Once the malicious Docker container is up and running, it downloads four different scripts and a list of vulnerable and infected hosts from one of its 15 C2 servers. It randomly picks three targets, installing the worm on the first target, stopping the miner installed on a second infected host, and starting the miner on a third, also already-infected, target. This procedure leads to a very random mining behavior since the malicious container does not start immediately. Essentially, the miner on every infected host is randomly controlled by all other infected hosts.

In a simulation using a potential victim pool of 2,000, researchers found that the worm can reach 70 percent of them in about an hour. Each miner is active 63 percent of the time and each mining period lasts for 250 seconds in the simulation. Researchers showed that there are an average of 900 active miners at any time in a compromised cluster of 1,400 hosts.
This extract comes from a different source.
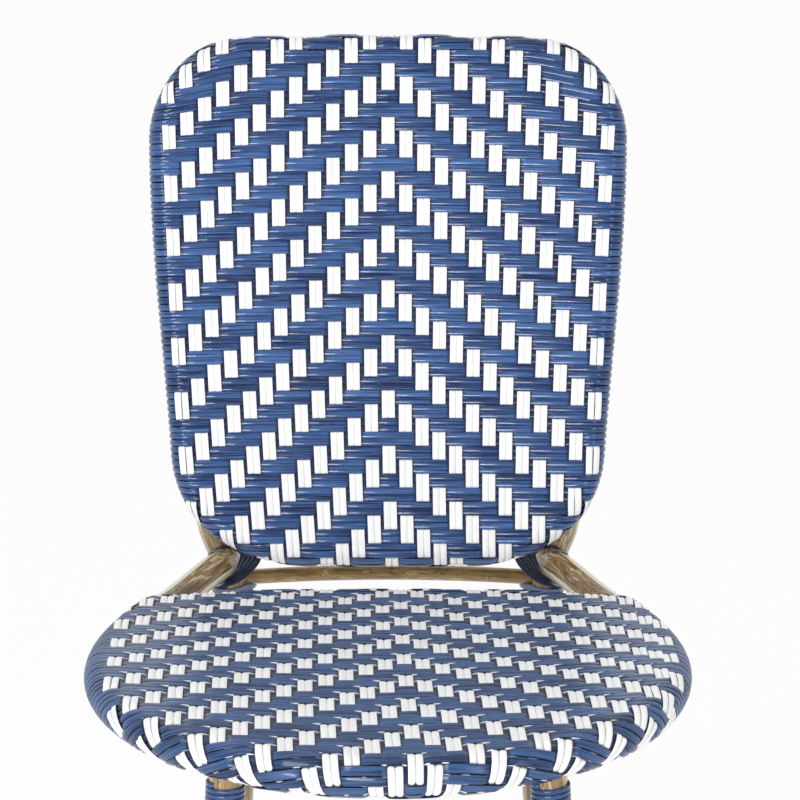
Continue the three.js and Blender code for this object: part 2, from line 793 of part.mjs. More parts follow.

Container technologies like Docker are targets for hackers since traditional security tools don't look inside to look for malicious code. Also, they can often be left unsecured and open to the internet. According to researchers, most containers ( including Kubernetes and Mesos ) suffer from poorly configured resources, lack of credentials and the use of non-secure protocols. As a result, hackers can remotely access the infrastructure to install, remove or encrypt any application that the company is running in the cloud. Securing your containers is important, but this type of attacks demonstrates that you can’t ignore the infrastructure supporting those containers either.